Carrier Transport and Gain Mechanisms in $\beta$ –Ga2O3-Based Metal–Semiconductor–Metal Solar-Blind Schottky Photodetectors

In this paper, carrier transport and gain mechanisms are exploited in the β-Ga ₂ O ₃ -based metal- semiconductor-metal photodetectors with Au back-to-back Schottky contacts. The resultant devices exhibit a low dark current of <;10 pA at 10 V, a sustaining bias over 500 V without electric breakdown, a self-powered sensitivity with a UVC-to-visible rejection ratio over 103, and a photo-to-dark current ratio of 50 at 473 K, indicative of its strong operation capability at high temperature and in harsh environments. Temperature-dependent-current-voltage features reveal that the dark reverse leakage is dominated by the thermionic field emission at low electric field and Poole-Frenkel emission from a deep trap level of 0.42 eV under the conduction band at high field, respectively.
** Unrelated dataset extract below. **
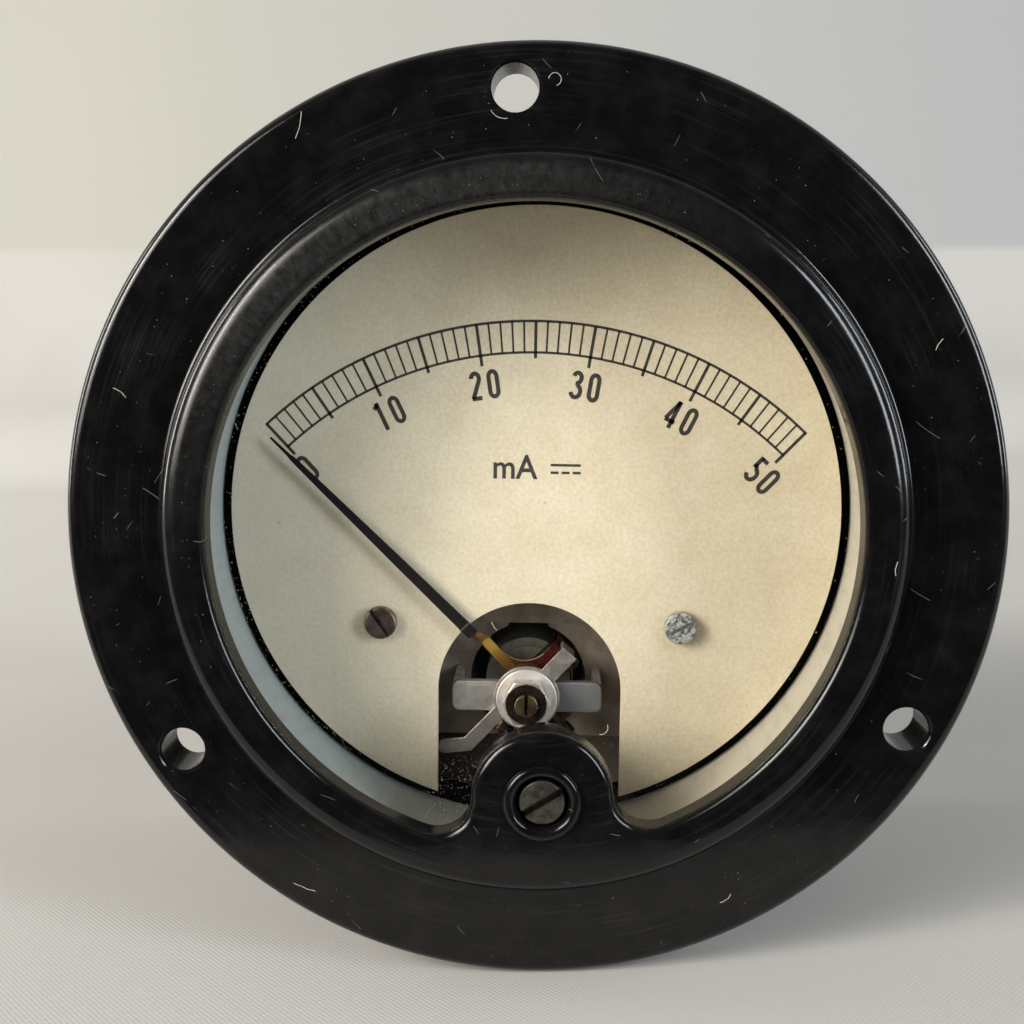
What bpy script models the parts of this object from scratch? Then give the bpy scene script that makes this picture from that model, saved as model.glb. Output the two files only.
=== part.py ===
"""Round panel-mounting moving-coil milliammeter, at real size in metres.

Every piece is laid out in the meter's own axes: x to the right and y up as the dial is read, and z out of the front,
with zero on the panel seat, the back face of the flange. One empty stands those axes up, so that in the world +Z is
up and the dial faces -Y. A second empty turns the dial and the movement as the photographed ones are turned inside
their cover, a third stands on the pivot, and a fourth turns with the pointer.
"""

import math

import bmesh
import bpy
from mathutils import Matrix, Vector

# Fits
STACK_GAP = 0.00015  # between pieces clamped together
SEAT_GAP = 0.0003  # between a piece and what it sits in
OVERRUN = 0.001  # how far a cutter runs past the face it opens
OVERLAP = 0.0001  # how far a piece sinks into the one it is made in one with

# Facets
LARGE_STEPS = 60
MEDIUM_STEPS = 30
SMALL_STEPS = 16
CORNER_STEPS = 3
SHARP_ANGLE = math.radians(35.0)
OUTLINE_SCALE = 1000.0  # outlines are filled this much larger, since the fill welds points 0.03 mm apart
FILL_TURN = Matrix.Rotation(math.radians(7.0), 3, "Z")  # and turned, since it can miss points on one level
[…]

These negatively charged traps positioned below the Fermi level in the vicinity of Schottky interface capture photogenerated holes and reduce the barrier height upon illumination. The temperature- and bias-dependent photoresponse features are identified in physics that the photoconductive gain as well as slow response speed is originated from the change of barrier height due to trap repopulation.